More than once on these pages I have claimed that the best works of this author are his best-known.  Now this statement has stood through generations of scrutiny, detractors and admirers, and cannot seriously be denied.  Nevertheless, Conan Doyle's remaining oeuvres are valuable not only as satellites around the brilliant sun that he placed among our stars but also as exemplary prose of its own.  Conan Doyle's greatest asset as an artist was his unwillingness to listen to anyone except himself – thereby incurring both the good and bad of splendid creative isolation.  The bad, of course, may be found in some of his weirder works, for the most part historically inspired (and here I admit my difficulties in finishing these works, so lengthy and unpromising have they proven to be); but the good has yielded some texts of astounding creativity, even miniatures like this famous story.

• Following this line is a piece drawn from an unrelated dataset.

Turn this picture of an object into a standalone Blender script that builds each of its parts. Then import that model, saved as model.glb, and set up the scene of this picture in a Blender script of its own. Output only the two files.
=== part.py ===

We begin as in so many tales of Holmes and Watson with a first-person narrator, but unlike Watson, who often knows much less than the characters he describes, our editor and host appears to be omniscient – well, omniscient apart from one important detail.  The tone is also markedly different because from all indications our subject seems to lurk outside the realm of empirical science:

The idea that the extraordinary narrative which has been called the Joyce-Armstrong Fragment is an elaborate practical joke evolved by some unknown person, cursed by a perverted and sinister sense of humour, has now been abandoned by all who have examined the matter.  The most macabre and imaginative of plotters would hesitate before linking his morbid fancies with the unquestioned and tragic facts which reinforce the statement.  Though the assertions contained in it are amazing and even monstrous, it is none the less forcing itself upon the general intelligence that they are true, and that we must readjust our ideas to the new situation.  This world of ours appears to be separated by a slight and precarious margin of safety from a most singular and unexpected danger.  I will endeavour in this narrative, which reproduces the original document in its necessarily somewhat fragmentary form, to lay before the reader the whole of the facts up to date.

The Joyce-Armstrong fragment turns out not to be the logbook of some collaborative scientific expedition, but the notes of one wealthy Romantic with particularly rabid opinions on what should be valued in life.  He was "a retiring man with dark moods," a "poet and dreamer," and a "mechanic and inventor," all of which point to the felicitous and rare coincidence in one soul of ambition and imagination.  Despite these credentials, "there were times when his eccentricity threatened to develop into something more serious," a comment which had it been made by a more cynical writer might have been interpreted as something less extraordinary than deranged, the madness of the blue flower.  But Joyce-Armstrong has more sober ends in mind.  He is convinced that something above the clouds (what he labels an "air-jungle") has been snapping up pilots and disposing of them elsewhere.  Precisely that "elsewhere" is what interests him, and he is definitely in the minority:

Nevertheless, when I dined at Rheims with Coselli and Gustav Raymond I found that neither of them was aware of any particular danger in the higher layers of the atmosphere .... But then they are two empty, vainglorious fellows with no thought beyond seeing their silly names in the newspaper.  It is interesting to note that neither of them had ever been much beyond the twenty-thousand-foot level.  Of course, men have been higher than this both in balloons and in the ascent of mountains.  It must be well above that point that the aeroplane enters the danger zone always presuming that my premonitions are correct.

Thus begins the actual manuscript in medias res, its first two and its last page having been lost.  Yet that first "nevertheless" indicates that Joyce-Armstrong has been struggling to convince anyone who would listen and might understand a smidgen about flying of his unearthly "premonitions."  And one fine day, dressed "for the summit of the Himalayas" and full of mettle and grit, he sets out with the goal of scaling forty thousand feet of air.

What he finds, if it can be described with any available vocabulary, will not be revealed here.  The premise of the story is one of sheer terror that cannot appeal to the average person because the average person would not possibly be able to take a monoplane seven miles above the ground, nor grasp what insanity might beset an oxygen-starved brain at those heights.  And given the awesome dramatic tension that Conan Doyle develops, the cantle of jungle above these clouds might not be what horror buffs would expect.  But horror assumes many forms, one of the most effective being the subtle dread of something evil that should not exist.  There is also the matter of the self-fulfilling epitaph that Joyce-Armstrong leaves and which is often cited by students of the ghost story as well as erudite connoisseurs of Conan Doyle's oeuvre.  But what, pray tell, would we do without "accidents and mysteries"?